Extract the listing below in full, unchanged.

** START OF Entries **

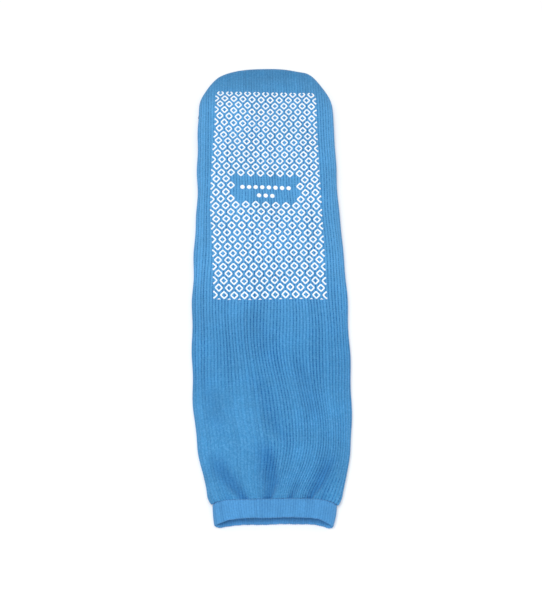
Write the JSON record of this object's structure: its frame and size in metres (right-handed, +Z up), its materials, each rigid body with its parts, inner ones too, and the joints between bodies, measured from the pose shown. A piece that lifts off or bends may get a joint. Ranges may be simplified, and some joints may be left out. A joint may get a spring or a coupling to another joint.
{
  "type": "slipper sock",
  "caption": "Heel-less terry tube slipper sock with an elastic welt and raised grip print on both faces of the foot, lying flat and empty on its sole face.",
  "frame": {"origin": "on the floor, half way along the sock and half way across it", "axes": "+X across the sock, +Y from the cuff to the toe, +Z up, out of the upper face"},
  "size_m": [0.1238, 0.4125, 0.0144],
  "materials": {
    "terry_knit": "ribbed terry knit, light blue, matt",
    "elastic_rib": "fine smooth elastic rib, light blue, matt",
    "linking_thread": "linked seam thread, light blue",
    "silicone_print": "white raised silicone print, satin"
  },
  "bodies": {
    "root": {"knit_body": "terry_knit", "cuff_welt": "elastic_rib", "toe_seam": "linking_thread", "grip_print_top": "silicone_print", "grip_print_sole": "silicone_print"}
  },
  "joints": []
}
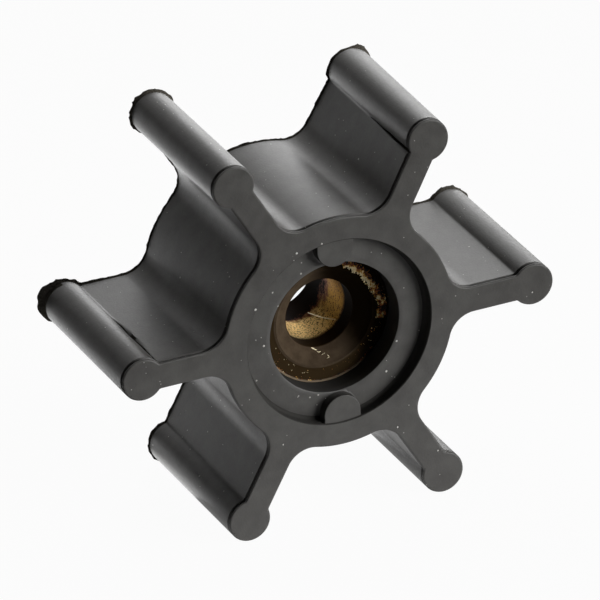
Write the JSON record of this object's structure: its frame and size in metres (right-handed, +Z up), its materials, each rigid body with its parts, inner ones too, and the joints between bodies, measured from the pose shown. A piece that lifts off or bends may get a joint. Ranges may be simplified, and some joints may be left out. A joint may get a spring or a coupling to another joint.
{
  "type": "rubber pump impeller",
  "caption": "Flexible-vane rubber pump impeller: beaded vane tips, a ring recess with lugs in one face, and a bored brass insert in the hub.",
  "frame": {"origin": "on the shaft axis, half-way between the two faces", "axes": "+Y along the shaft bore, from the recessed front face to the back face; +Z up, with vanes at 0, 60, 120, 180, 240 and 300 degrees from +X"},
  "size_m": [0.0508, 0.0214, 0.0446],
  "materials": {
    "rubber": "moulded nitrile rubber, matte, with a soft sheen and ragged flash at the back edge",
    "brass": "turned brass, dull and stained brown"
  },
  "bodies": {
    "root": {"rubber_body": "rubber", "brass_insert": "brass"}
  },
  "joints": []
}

** END OF Entries **

__In response__:
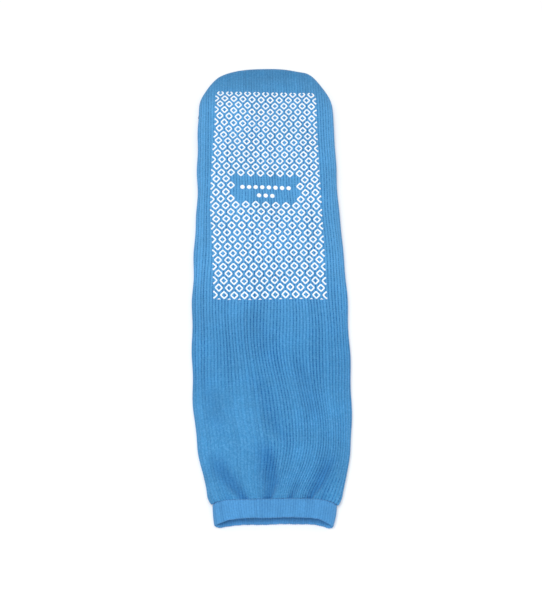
Write the JSON record of this object's structure: its frame and size in metres (right-handed, +Z up), its materials, each rigid body with its parts, inner ones too, and the joints between bodies, measured from the pose shown. A piece that lifts off or bends may get a joint. Ranges may be simplified, and some joints may be left out. A joint may get a spring or a coupling to another joint.
{
  "type": "slipper sock",
  "caption": "Heel-less terry tube slipper sock with an elastic welt and raised grip print on both faces of the foot, lying flat and empty on its sole face.",
  "frame": {"origin": "on the floor, half way along the sock and half way across it", "axes": "+X across the sock, +Y from the cuff to the toe, +Z up, out of the upper face"},
  "size_m": [0.1238, 0.4125, 0.0144],
  "materials": {
    "terry_knit": "ribbed terry knit, light blue, matt",
    "elastic_rib": "fine smooth elastic rib, light blue, matt",
    "linking_thread": "linked seam thread, light blue",
    "silicone_print": "white raised silicone print, satin"
  },
  "bodies": {
    "root": {"knit_body": "terry_knit", "cuff_welt": "elastic_rib", "toe_seam": "linking_thread", "grip_print_top": "silicone_print", "grip_print_sole": "silicone_print"}
  },
  "joints": []
}
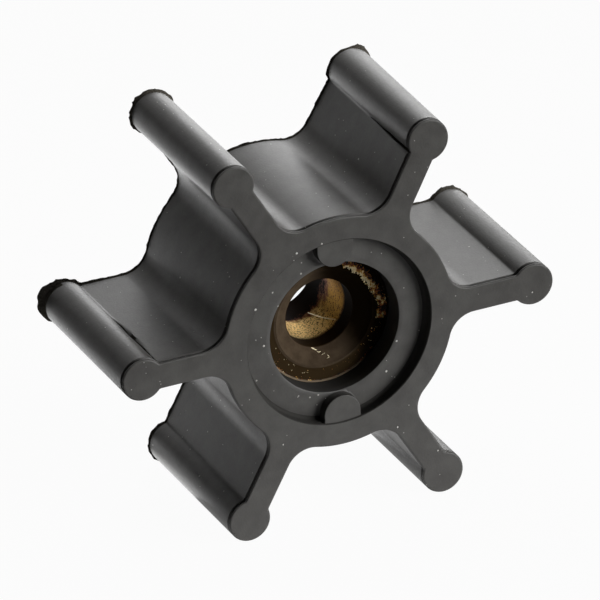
Write the JSON record of this object's structure: its frame and size in metres (right-handed, +Z up), its materials, each rigid body with its parts, inner ones too, and the joints between bodies, measured from the pose shown. A piece that lifts off or bends may get a joint. Ranges may be simplified, and some joints may be left out. A joint may get a spring or a coupling to another joint.
{
  "type": "rubber pump impeller",
  "caption": "Flexible-vane rubber pump impeller: beaded vane tips, a ring recess with lugs in one face, and a bored brass insert in the hub.",
  "frame": {"origin": "on the shaft axis, half-way between the two faces", "axes": "+Y along the shaft bore, from the recessed front face to the back face; +Z up, with vanes at 0, 60, 120, 180, 240 and 300 degrees from +X"},
  "size_m": [0.0508, 0.0214, 0.0446],
  "materials": {
    "rubber": "moulded nitrile rubber, matte, with a soft sheen and ragged flash at the back edge",
    "brass": "turned brass, dull and stained brown"
  },
  "bodies": {
    "root": {"rubber_body": "rubber", "brass_insert": "brass"}
  },
  "joints": []
}